A l’autre bout du monde, au Mexique, toujours dans l’automobile, la part de la Chine dans la fourniture de pièces automobiles a fortement augmenté au cours de la dernière décennie, passant de 3,6 % en 2012 à 10,2% en 2021. Les données pour 2022 ne sont pas encore disponibles, mais l’étude constate que la part de la Chine dans la fourniture globale de biens intermédiaires au Mexique a légèrement diminué, en particulier au cours du second semestre 2022, pour atteindre son niveau de 2019 en fin d’année.
Quid de l’Inde ? Ce pays suscite en effet un intérêt majeur pour l’extension de capacités de production, en atteste l’installation de nouvelle usine Foxconn, sous-traitant taïwanais d’Apple. L’étude des statistiques douanières montre que, même si la Chine reste le plus important fournisseur de biens d’équipement de l’Inde, sa part a fléchi en 2022 au profit de Singapour, de la Corée du Sud et du Vietnam.
L’Inde pourrait bien être la grande gagnante de cette reconfiguration de la production manufacturière mondiale. En témoigne, le déferlement d’investissements directs étrangers (IDE). Avec 60 milliards de dollars sur les neuf premiers mois de l’année, rappelle Upply, le pays est devenu en 2022 la première destination d’investissements consacrés à de nouveaux projets industriels dans la région Asie-Pacifique, pour la première fois devant la Chine.
Les PECO font de la résistance
Parmi les régions étudiées, seuls les pays d’Europe centrale et orientale (PECO) font exception à la diversification. La position de la Chine en tant que fournisseur de biens intermédiaires s’y est renforcée au fil des ans, en particulier à partir de 2020. Les biens intermédiaires chinois représentent désormais 34 % des importations polonaises en provenance de pays tiers, soit 14 points de plus qu’il y a dix ans.
Reste à savoir si cette tendance est durable. Les exportations chinoises au premier trimestre de cette année semblent indiquer que non : elles ont renoué avec la croissance, quoique modestement (+ 0,5 %). Les analystes d’Upply estiment néanmoins qu’un nouveau modèle de supply chain est en train de voir le jour. Outre l’essor du commerce Chine-Russie, les exportations chinoises se redirigent vers les pays de diversification des approvisionnements, comme l’Asean, le Mexique, l’Inde et la Turquie.
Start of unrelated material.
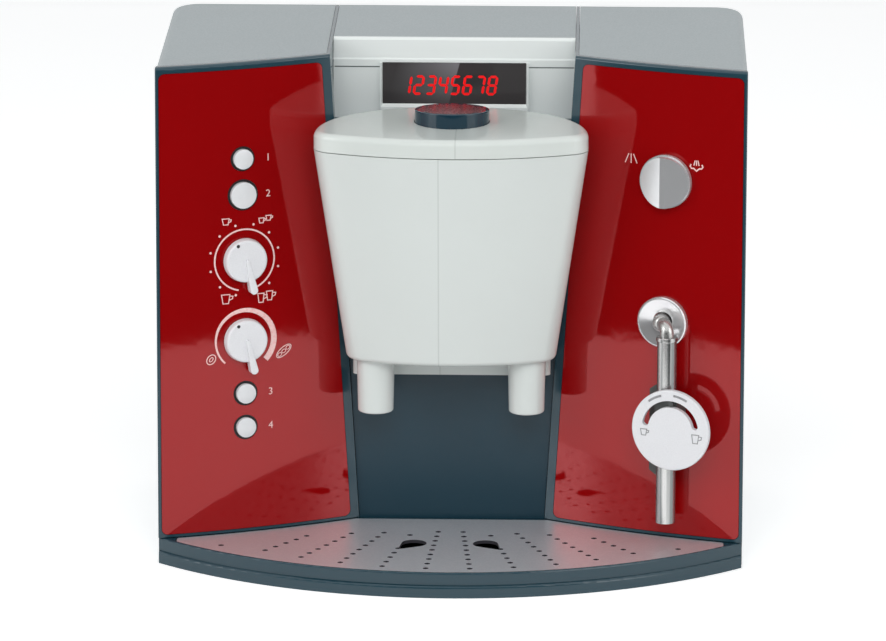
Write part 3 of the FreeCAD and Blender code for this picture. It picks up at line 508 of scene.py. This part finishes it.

En revanche, les expéditions de marchandises par la Chine vers États-Unis ont continué de diminuer. Idem à destination de l’UE, mais de manière plus marquée à l’Ouest que dans les PECO. Pour Upply, « ces éléments suggèrent une croissance continue des liens entre la Chine et les pays privilégiés en tant qu’options de diversification en matière de sourcing ».